- Task statement -
Repeat every line, exactly, from the very first through the one where "the bone, with" appears. Add nothing else.
--- BEGIN ---
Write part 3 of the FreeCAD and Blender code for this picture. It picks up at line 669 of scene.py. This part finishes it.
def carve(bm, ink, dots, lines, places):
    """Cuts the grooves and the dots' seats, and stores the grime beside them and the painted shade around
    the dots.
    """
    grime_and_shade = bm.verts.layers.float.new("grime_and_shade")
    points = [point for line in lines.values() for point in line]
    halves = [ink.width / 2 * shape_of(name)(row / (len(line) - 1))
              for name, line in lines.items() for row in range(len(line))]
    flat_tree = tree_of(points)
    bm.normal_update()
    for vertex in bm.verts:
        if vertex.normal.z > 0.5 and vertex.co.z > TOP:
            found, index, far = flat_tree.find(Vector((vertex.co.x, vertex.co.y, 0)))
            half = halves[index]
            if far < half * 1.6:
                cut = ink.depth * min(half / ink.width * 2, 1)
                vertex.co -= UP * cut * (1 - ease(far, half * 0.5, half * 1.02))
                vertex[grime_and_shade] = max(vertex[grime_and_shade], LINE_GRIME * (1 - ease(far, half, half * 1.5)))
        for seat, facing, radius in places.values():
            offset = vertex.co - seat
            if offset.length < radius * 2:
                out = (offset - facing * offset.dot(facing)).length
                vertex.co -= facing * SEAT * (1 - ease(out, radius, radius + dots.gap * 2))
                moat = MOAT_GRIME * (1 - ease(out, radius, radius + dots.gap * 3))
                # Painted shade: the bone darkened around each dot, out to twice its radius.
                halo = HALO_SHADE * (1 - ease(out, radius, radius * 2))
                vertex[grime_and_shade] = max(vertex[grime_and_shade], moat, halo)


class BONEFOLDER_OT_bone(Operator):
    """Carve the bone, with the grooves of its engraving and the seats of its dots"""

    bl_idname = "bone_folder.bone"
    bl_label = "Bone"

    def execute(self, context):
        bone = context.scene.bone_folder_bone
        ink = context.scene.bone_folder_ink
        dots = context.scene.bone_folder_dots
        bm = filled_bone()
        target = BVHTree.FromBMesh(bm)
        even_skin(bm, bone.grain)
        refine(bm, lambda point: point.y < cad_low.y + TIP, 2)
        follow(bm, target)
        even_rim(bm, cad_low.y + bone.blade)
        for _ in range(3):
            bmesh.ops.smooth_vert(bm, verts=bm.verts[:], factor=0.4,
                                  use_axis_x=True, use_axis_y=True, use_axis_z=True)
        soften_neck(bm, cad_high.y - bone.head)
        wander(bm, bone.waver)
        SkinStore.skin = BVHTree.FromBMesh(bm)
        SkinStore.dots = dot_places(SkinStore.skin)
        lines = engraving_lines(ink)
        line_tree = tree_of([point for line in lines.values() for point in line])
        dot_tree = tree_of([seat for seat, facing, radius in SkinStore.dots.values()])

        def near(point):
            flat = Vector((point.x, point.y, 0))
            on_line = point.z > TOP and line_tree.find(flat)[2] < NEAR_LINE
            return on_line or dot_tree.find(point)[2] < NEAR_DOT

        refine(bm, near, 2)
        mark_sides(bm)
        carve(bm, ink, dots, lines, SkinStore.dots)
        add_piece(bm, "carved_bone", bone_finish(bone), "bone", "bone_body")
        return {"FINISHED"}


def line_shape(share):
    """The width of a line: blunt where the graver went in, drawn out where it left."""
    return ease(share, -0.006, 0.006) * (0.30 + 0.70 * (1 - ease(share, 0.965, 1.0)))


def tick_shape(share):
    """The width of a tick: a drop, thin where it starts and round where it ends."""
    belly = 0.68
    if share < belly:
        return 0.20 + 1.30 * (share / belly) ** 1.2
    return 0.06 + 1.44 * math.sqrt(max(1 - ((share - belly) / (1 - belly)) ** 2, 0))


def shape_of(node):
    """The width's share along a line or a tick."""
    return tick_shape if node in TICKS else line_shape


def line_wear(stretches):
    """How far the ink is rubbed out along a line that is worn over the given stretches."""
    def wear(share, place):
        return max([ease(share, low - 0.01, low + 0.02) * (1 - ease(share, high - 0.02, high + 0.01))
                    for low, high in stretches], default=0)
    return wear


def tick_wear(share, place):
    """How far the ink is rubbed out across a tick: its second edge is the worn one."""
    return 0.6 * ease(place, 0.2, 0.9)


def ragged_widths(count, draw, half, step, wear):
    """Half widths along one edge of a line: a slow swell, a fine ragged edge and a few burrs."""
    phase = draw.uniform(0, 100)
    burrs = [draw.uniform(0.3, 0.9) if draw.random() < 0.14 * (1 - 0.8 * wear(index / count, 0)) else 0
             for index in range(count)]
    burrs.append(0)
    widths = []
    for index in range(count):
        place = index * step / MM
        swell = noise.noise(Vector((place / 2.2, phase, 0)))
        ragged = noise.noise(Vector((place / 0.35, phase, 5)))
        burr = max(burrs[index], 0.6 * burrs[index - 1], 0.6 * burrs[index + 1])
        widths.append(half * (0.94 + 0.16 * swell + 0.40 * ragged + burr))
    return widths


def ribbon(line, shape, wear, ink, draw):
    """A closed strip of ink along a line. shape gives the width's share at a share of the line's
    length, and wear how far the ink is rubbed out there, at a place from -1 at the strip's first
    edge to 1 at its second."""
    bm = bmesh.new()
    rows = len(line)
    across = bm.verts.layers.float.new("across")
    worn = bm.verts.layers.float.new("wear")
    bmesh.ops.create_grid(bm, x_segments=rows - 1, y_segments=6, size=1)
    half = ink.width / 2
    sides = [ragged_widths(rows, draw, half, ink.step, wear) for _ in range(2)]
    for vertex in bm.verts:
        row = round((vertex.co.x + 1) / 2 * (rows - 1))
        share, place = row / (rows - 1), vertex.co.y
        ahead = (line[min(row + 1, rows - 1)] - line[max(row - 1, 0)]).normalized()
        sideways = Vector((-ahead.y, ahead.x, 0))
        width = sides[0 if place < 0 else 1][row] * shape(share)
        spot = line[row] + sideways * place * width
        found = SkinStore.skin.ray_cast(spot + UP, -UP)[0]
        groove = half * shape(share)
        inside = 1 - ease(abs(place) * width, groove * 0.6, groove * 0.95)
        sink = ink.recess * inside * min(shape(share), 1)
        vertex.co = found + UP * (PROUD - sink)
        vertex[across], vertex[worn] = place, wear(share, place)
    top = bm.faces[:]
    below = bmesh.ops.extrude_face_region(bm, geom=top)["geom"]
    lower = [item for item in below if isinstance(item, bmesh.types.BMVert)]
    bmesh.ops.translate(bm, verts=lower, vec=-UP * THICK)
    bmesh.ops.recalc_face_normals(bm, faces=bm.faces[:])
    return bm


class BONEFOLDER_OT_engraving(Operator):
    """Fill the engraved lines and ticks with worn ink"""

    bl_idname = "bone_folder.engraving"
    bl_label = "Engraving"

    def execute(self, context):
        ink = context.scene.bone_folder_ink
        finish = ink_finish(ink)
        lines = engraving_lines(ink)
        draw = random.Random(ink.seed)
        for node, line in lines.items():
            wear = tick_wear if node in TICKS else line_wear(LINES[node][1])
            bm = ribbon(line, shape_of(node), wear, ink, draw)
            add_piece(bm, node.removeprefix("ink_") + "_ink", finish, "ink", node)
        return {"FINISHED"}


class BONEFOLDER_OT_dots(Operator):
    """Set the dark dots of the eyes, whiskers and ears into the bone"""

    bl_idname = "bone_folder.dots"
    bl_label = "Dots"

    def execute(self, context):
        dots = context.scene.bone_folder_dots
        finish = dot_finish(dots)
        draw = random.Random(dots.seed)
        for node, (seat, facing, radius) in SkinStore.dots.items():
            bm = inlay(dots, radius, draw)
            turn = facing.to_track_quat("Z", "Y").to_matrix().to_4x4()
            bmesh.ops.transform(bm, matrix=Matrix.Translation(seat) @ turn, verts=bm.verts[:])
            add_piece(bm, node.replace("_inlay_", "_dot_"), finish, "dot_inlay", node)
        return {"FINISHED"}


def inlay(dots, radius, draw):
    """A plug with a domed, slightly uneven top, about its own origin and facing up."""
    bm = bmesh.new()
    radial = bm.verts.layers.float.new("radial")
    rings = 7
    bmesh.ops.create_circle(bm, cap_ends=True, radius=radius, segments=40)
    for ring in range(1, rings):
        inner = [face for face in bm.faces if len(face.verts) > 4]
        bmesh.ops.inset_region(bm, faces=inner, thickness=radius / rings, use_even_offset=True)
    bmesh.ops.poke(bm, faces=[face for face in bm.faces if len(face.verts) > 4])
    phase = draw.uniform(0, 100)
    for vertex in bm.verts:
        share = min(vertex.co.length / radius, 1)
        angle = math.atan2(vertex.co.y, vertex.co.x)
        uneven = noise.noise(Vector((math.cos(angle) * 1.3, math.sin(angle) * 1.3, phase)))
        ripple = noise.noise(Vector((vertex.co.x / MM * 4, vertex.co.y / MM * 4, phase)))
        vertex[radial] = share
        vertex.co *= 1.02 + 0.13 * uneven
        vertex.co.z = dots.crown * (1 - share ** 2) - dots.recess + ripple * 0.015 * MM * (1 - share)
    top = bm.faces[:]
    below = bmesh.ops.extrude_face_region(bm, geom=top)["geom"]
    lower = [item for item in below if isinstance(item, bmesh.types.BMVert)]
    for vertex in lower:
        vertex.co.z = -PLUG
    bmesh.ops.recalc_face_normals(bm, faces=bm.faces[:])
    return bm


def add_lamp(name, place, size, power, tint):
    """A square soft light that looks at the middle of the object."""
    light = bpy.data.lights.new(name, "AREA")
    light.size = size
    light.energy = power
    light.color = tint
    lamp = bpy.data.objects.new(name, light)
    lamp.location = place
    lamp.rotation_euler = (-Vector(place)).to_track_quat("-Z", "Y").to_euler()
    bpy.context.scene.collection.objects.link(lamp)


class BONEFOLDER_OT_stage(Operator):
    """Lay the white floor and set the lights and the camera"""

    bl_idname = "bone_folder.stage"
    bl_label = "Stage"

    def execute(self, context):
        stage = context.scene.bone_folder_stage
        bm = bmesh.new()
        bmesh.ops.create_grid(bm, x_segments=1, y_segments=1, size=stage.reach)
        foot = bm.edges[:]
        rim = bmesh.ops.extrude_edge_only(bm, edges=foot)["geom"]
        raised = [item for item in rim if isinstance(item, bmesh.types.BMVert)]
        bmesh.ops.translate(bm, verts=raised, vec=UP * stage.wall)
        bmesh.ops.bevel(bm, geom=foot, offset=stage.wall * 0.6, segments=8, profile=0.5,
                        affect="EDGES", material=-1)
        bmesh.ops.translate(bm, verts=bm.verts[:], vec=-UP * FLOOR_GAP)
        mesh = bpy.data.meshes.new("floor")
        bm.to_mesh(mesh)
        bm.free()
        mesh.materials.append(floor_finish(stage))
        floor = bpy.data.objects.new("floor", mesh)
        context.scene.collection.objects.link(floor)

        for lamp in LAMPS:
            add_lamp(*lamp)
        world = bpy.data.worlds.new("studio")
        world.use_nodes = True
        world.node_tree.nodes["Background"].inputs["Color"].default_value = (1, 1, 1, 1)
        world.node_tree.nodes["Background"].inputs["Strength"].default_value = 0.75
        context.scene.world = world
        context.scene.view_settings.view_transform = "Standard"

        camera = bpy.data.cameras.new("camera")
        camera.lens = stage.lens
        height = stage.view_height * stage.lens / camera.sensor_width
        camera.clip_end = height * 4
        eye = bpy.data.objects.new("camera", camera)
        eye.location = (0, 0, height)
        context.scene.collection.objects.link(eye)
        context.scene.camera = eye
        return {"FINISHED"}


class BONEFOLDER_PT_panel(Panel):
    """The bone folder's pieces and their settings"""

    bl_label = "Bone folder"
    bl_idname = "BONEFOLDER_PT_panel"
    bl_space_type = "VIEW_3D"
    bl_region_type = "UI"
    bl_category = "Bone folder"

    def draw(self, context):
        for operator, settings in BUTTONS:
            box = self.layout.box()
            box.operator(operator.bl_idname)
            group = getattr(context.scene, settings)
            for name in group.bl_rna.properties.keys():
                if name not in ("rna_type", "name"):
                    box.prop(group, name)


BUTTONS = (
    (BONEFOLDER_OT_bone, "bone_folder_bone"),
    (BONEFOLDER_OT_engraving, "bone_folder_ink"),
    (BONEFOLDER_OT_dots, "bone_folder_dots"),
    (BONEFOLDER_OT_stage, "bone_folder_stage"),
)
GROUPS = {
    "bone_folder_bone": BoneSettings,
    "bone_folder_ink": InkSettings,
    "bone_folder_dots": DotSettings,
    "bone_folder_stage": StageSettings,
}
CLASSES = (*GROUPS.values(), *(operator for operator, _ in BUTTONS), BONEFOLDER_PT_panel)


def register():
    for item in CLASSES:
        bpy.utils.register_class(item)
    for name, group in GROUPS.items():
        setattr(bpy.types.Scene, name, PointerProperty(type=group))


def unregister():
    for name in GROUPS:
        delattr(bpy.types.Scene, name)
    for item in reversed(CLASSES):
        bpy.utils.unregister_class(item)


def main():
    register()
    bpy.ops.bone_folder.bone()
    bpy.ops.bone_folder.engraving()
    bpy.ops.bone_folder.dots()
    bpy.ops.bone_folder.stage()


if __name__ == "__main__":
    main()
--- END ---
- Finished answer -
Write part 3 of the FreeCAD and Blender code for this picture. It picks up at line 669 of scene.py. This part finishes it.
def carve(bm, ink, dots, lines, places):
    """Cuts the grooves and the dots' seats, and stores the grime beside them and the painted shade around
    the dots.
    """
    grime_and_shade = bm.verts.layers.float.new("grime_and_shade")
    points = [point for line in lines.values() for point in line]
    halves = [ink.width / 2 * shape_of(name)(row / (len(line) - 1))
              for name, line in lines.items() for row in range(len(line))]
    flat_tree = tree_of(points)
    bm.normal_update()
    for vertex in bm.verts:
        if vertex.normal.z > 0.5 and vertex.co.z > TOP:
            found, index, far = flat_tree.find(Vector((vertex.co.x, vertex.co.y, 0)))
            half = halves[index]
            if far < half * 1.6:
                cut = ink.depth * min(half / ink.width * 2, 1)
                vertex.co -= UP * cut * (1 - ease(far, half * 0.5, half * 1.02))
                vertex[grime_and_shade] = max(vertex[grime_and_shade], LINE_GRIME * (1 - ease(far, half, half * 1.5)))
        for seat, facing, radius in places.values():
            offset = vertex.co - seat
            if offset.length < radius * 2:
                out = (offset - facing * offset.dot(facing)).length
                vertex.co -= facing * SEAT * (1 - ease(out, radius, radius + dots.gap * 2))
                moat = MOAT_GRIME * (1 - ease(out, radius, radius + dots.gap * 3))
                # Painted shade: the bone darkened around each dot, out to twice its radius.
                halo = HALO_SHADE * (1 - ease(out, radius, radius * 2))
                vertex[grime_and_shade] = max(vertex[grime_and_shade], moat, halo)


class BONEFOLDER_OT_bone(Operator):
    """Carve the bone, with the grooves of its engraving and the seats of its dots"""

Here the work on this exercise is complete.